Brendan completed his PhD in microbiology at The University of New South Wales in 1999. From here, he was awarded a highly prestigious Alexander von Humboldt Fellowship and conducted a post-doc in Munich, Germany from 2000-2001. He was then awarded an ARC Australian Post-doctoral Fellowship to return to UNSW in 2002. Since then he has directed research on the Shark Bay stromatolites, complex geomicrobial communities that are analogues of the very earliest evidence of life on Earth. Stromatolites, or ‘living rocks’, are excellent natural laboratories, teeming with life that may have helped shape the biology of the early Earth.
The key to understanding the past is to study the present, and Dr Burns’ research team have used stromatolites as excellent model systems to address important evolutionary questions. Employing a polyphasic approach of modern microbial and cutting-edge metagenomic techniques Brendan is seeking to characterise the functional complexity of these microbial systems. The findings and implications from this study impact on a wide range of areas, including fields such as microbial ecology and physiology, molecular biology, combinatorial biosynthesis, evolution, and geology, all encompassing the emerging discipline of astrobiology. Using these ancient life forms as blueprints, Brendan has also consulted with NASA to better focus efforts on the search for signals that may help in the detection of life on other planets.
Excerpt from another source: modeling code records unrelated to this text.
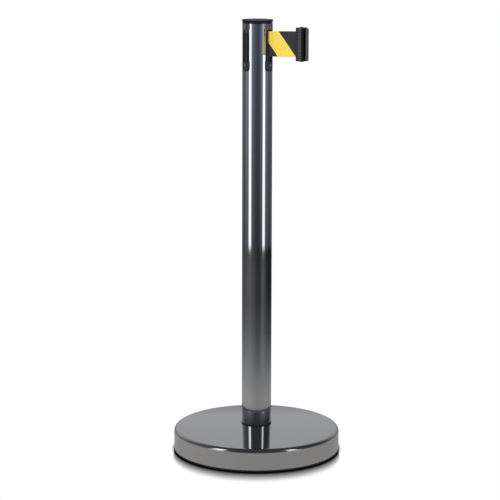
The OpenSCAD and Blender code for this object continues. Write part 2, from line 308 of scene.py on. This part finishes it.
def rubber(slot, base):
    t, shader = surface(slot)
    grain = t.noise(scale=1500, detail=4, roughness=.65)
    cloud = t.noise(scale=50, detail=3, roughness=.6)
    dark, light = .7, 1.5
    cloud_roughness, least_roughness = .18, .55
    t.fill(shader, {
        "Base Color": t.mix(cloud, scaled(base, dark), scaled(base, light)),
        "Roughness": t.add(t.multiply(cloud, cloud_roughness), least_roughness),
        "Specular IOR Level": .3,
        "Normal": t.bump(grain, strength=.35, distance=.00008)})


def webbing(slot):
    """Twill polyester webbing with printed yellow and black bands at 45 degrees."""
    yellow, black = (.975, .71, .105), (.034, .034, .039)
    yellow_edge, black_edge = (.99, .84, .32), (.055, .045, .012)
    band_start, band_pair = .9064, .1068    # x + z where a yellow band starts; both bands
    half_yellow = .25                       # share of a pair
    warp_pitch, weft_pitch, weft_slant = .00115, .00090, .0023
    t, shader = surface(slot)
    x, _, z = t.split(t.coords)

    # printed bands with slightly ragged edges
    wobble = t.excess(t.noise(scale=900, detail=2, roughness=.6), above=.5, gain=.0011)
    place = t.add(t.add(x, z), wobble)
    phase = t.math("FRACT", t.divide(t.subtract(place, band_start), band_pair))
    off_middle = t.math("ABSOLUTE", t.subtract(phase, half_yellow))
    sharpness, edge_falloff = 160.0, 30.0
    is_yellow = t.multiply_add(t.subtract(half_yellow, off_middle), sharpness, .5, clamp=True)
    to_edge = t.math("ABSOLUTE", t.subtract(half_yellow, off_middle))
    near_edge = t.subtract(1.0, t.multiply(to_edge, edge_falloff), clamp=True)

    # warp ribs along the belt, crossed by the weft at a slant
    turn = 2 * math.pi
    warp = t.math("SINE", t.multiply(z, turn / warp_pitch))
    weft = t.math("SINE", t.add(t.multiply(x, turn / weft_pitch),
                                t.multiply(z, turn / weft_slant)))
    weave = t.multiply(t.add(t.multiply(warp, weft), 1.0), .5)
    fuzz = t.noise(scale=3800, detail=3, roughness=.6)
    cloud = t.noise(scale=38, detail=4, roughness=.6)

    # each colour is clouded and changes towards the band's edge
    yellow_dark, yellow_light, yellow_edge_share = (.95, .93, .85), (1.03, 1.04, 1.12), .30
    black_dark, black_light, black_edge_share = .85, 1.2, .5
    yellows = t.mix(cloud, scaled(yellow, yellow_dark), scaled(yellow, yellow_light))
    yellows = t.mix(t.multiply(near_edge, yellow_edge_share), yellows, yellow_edge)
    blacks = t.mix(cloud, scaled(black, black_dark), scaled(black, black_light))
    blacks = t.mix(t.multiply(near_edge, black_edge_share), blacks, black_edge)
    # painted shade in the weave's hollows darkens the colour
    weave_contrast, weave_floor = .16, .87
    painted_shade = t.multiply_add(weave, weave_contrast, weave_floor)
    fuzz_height = .5
    height = t.add(weave, t.multiply(fuzz, fuzz_height))
    t.fill(shader, {
        "Base Color": t.times(t.mix(is_yellow, blacks, yellows), t.grey(painted_shade)),
        "Roughness": .72,
        "Specular IOR Level": .25,
        "Sheen Weight": .12,
        "Sheen Roughness": .45,
        "Normal": t.bump(height, strength=.55, distance=.00012)})


# (mm, tone) up the post's black parts, and along the clip: painted light and shade. Up the post
# the top, above 897 mm, is painted lighter.
HEAD_PAINTED_LIGHT = [(800, 1.0), (893, 1.0), (897, 2.9), (930, 2.9)]
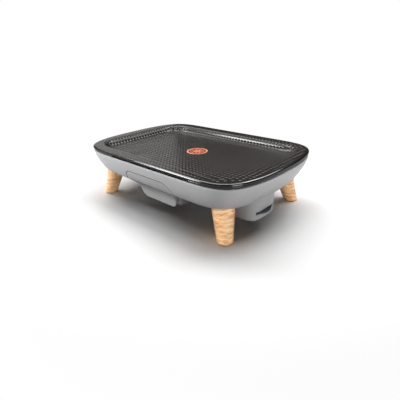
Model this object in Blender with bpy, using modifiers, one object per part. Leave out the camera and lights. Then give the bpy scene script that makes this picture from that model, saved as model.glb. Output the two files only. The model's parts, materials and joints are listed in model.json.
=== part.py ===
"""Electric plancha: a dimpled griddle plate on a moulded base that stands on four wooden legs.

Metres, +Z up. The origin lies on the floor under the middle of the plate. +X points to the end
with the thermostat dial, and -Y to the side with the juice tray.
"""
from math import cos, pi, radians, sin, tan

import bmesh
import bpy
import numpy as np
from mathutils import Matrix, Vector

OBJECT_NAME = "electric_plancha"

# Fits that all pieces share
SEAT_GAP = 0.0003
RUNNING_GAP = 0.0005
OVERRUN = 0.006
WELD_DISTANCE = 0.00001
CREASE_ANGLE = radians(35)
CHAMFER_SHARE = 0.3

# Outline that plate, ring and shell share: near-straight long sides and bowed short ends
OUTLINE_COUNT = 64
END_POWER = 9.31
SIDE_POWER = 2.545

# Griddle plate
PLATE_LENGTH = 0.510
PLATE_WIDTH = 0.3376
PLATE_TOP = 0.1343
PLATE_SHEET = 0.003
PLATE_ROLL_RADIUS = 0.004
PLATE_SKIRT_LAND = 0.0003
RIM_END_WIDTH = 0.034
RIM_SIDE_WIDTH = 0.0278
WELL_DEPTH = 0.015
WELL_WALL_RUN = 0.010
WELL_POWER = 8.0
WELL_EDGE_LAND = 0.004
WELL_EDGE_RUN = 0.0027
WELL_EDGE_DROP = 0.0032
DRAIN_DIAMETER = 0.009
DRAIN_BESIDE_BIN = 0.025
DRAIN_SETBACK = 0.009
SPOUT_WALL = 0.002
SPOUT_LENGTH = 0.0075

# Plate support ring
RING_SHELL_INSET = 0.001
RING_FOOT_DEPTH = 0.0016
RING_FOOT_HEIGHT = 0.0027
RING_BEAD_HEIGHT = 0.0025
RING_NECK_DEPTH = 0.0009
RING_SHOULDER = 0.0026
RING_LIP = 0.002
RING_LIP_HEIGHT = 0.0011
RING_FLANGE_WIDTH = 0.0104
RING_FLANGE_THICKNESS = 0.0018
NOTCH_START_SETBACK = 0.1427
NOTCH_END_SETBACK = 0.112
NOTCH_LAND = 0.0009
NOTCH_SLANT = 0.004

# Base shell
RIM_GAP = 0.0072
SHELL_HEIGHT = 0.0504
SHELL_END_TAPER = 0.0239
SHELL_SIDE_TAPER = 0.0189
SHELL_CURVE_POWER = 1.29
SHELL_CURVE_STEPS = 7
SHELL_LIP = 0.0015
SHELL_WALL = 0.003

# Service opening in the shell's flat bottom, and the cover that closes it
OPENING_SIDE_MARGIN = 0.0848
OPENING_POWER = 8.0
OPENING_LEG_MARGIN = 0.032
COVER_OVERLAP = 0.010
COVER_THICKNESS = 0.003
COVER_HOUSING_CLEARANCE = 0.008
SCREW_RUNNER_CLEARANCE = 0.003
SCREW_SHANK_DIAMETER = 0.0032
SCREW_HEAD_DIAMETER = 0.0068
SCREW_HEAD_HEIGHT = 0.0018
SCREW_LENGTH = 0.010
SCREW_HOLE_CLEARANCE = 0.0004
BOSS_WALL = 0.0022
BOSS_CAP = 0.0015

# Reflector tray and the posts that carry it
REFLECTOR_END_MARGIN = 0.060
REFLECTOR_SIDE_MARGIN = 0.0608
REFLECTOR_POWER = 8.0
REFLECTOR_DEPTH = 0.0133
REFLECTOR_EDGE_HEIGHT = 0.007
REFLECTOR_CORNER = 0.008
REFLECTOR_SHEET = 0.0008
REFLECTOR_COUNT = 40
POST_END_MARGIN = 0.070
POST_SIDE_MARGIN = 0.010
POST_DIAMETER = 0.010

# Heating element
ELEMENT_DIAMETER = 0.0066
ELEMENT_ROWS = 4
ELEMENT_SIDE_MARGIN = 0.033
ELEMENT_TURN_MARGIN = 0.070
ELEMENT_END_MARGIN = 0.030
ELEMENT_END_DROP = 0.0274
ELEMENT_BEND_RADIUS = 0.006
TURN_STEPS = 8
BEND_STEPS = 4
SADDLE_LENGTH = 0.008
SADDLE_WIDTH = 0.014
SADDLE_FROM_TURN = 0.045
INSULATOR_WALL = 0.0024
INSULATOR_FLANGE = 0.0025
INSULATOR_FLANGE_HEIGHT = 0.002
INSULATOR_DEPTH = 0.007

# Sensor that the plate presses down
SENSOR_END_MARGIN = 0.023
SENSOR_Y = -0.030
SENSOR_DIAMETER = 0.0102
SENSOR_HEIGHT = 0.0147
SENSOR_GUIDE_WALL = 0.0023
SENSOR_GUIDE_FLANGE = 0.0023
SENSOR_GUIDE_FLANGE_HEIGHT = 0.0012
SENSOR_GUIDE_DEPTH = 0.0158
SENSOR_GUIDE_FLOOR = 0.0015
SPRING_WIRE = 0.0009
SPRING_TURNS = 4
SPRING_POINTS_PER_TURN = 8
SENSOR_LEAD_DIAMETER = 0.002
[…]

Aside from the advancement of human knowledge, this research has the potential to impact on areas such as economics, theology, and ethics, as well as other philosophical issues that may ultimately define who we are.
Nationally, his research was recognised recently with the award of the 2005 Eureka Prize for Interdisciplinary Scientific Research, in collaboration with colleagues Brett Neilan and Malcolm Walter, also at the ACA. These are Australia's premier science awards and an extremely prestigious honour. Other awards include an ASM Research Trust Fellowship (2001), Kanagawa Museum of Natural History Award (2003), Australia Institute of Political Science Tall Poppy Award (2005), and a Japan Society for the Promotion of Science Invitation Fellowship (2005). As a result of this latter Fellowship Brendan was offered a visiting Associate Professor appointment at the University of Tsukuba. As an early career researcher, Brendan has over 40 peer-reviewed publications, 5 book chapters, plus over 50 conference proceedings, and has received over $1.3m total research grant funding since 2000. Brendan has been invited to present his work at many national and international meetings, and was recently actively involved in assisting the organising committee of the 2008 Astrobiology Science Conference, the major gathering in this field.
Brendan has also demonstrated a real commitment to communicating science to the general public with numerous radio and print articles, involvement in film projects (a 3D IMAX movie directed by James Cameron), appearances in court as an expert witness, and an invitation by the National Science and Technology Center to showcase his research at the 2005 World Expo in Japan, an event that had over 20 million attendees.
Outside of science, Brendan is a keen football (soccer) player, and has even tried his hand at being an amateur clown and magician.